What I would be interested in seeing is a story about a character who's forced into betraying others in order to save a loved one--and in the end, decides not to go through with the betrayal (or perhaps never intended to, in the first place) because they know that the hostage in question would want them to do the right thing.
Ooh! Or a character who betrays her country/friends/family and ignores her own moral code to save her loved one... only to find that her loved one, disgusted by what she has done, turns his back on her. OR the two are reunited but their relationship is tainted by the things one had to do to save the other. Either way, the betrayer gets their true comeuppance.
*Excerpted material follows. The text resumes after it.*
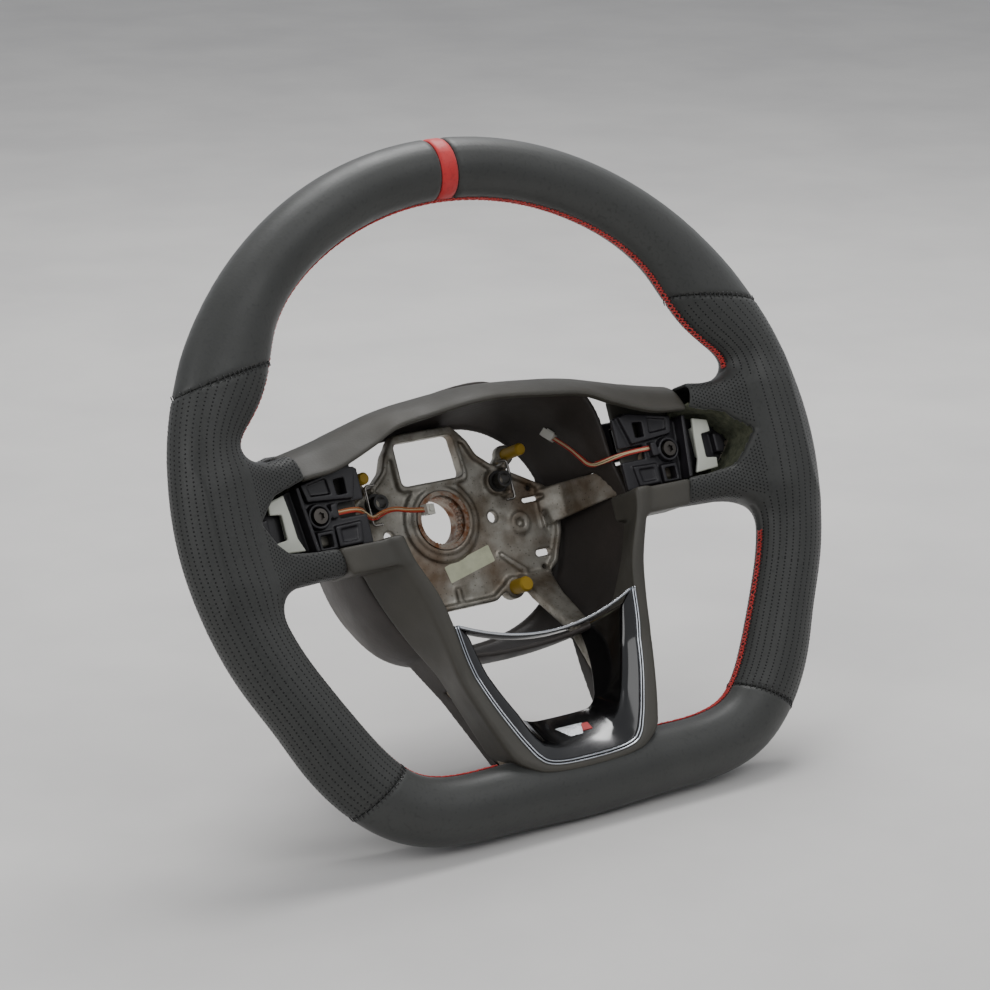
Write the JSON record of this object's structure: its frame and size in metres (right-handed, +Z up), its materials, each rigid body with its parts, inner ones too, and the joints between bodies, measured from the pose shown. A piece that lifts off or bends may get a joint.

And yes, I am intensely aggravated by this sort of shallowness in fantasy. Sometimes it seems like writers choose to ignore the moral implications of their characters' actions. The betrayer killed FIFTY PEOPLE and he's forgiven and everything is okay again? To me that smacks of laziness, or cowardice, on the writer's part. I would be interested to know if this anime further explored the betrayer's internal torment/guilt. Often the only thing worse than doing something you KNOW is completely wrong is getting away with it.
And to be honest, if a hero forgave a betrayer like that, I would question his judgement from then on. I would suspect that he was not very clever.
It's not the specific tropes that annoy me... it's the lack of true, deep, real consequence. The betrayal of fifty people could be turned into a story all by itself, rather than jammed into a larger conflict, and if explored deeply enough it might cease to be an irritating cliche.
But in the end, I suppose, fictional life is cheap. Death is an easy motivator.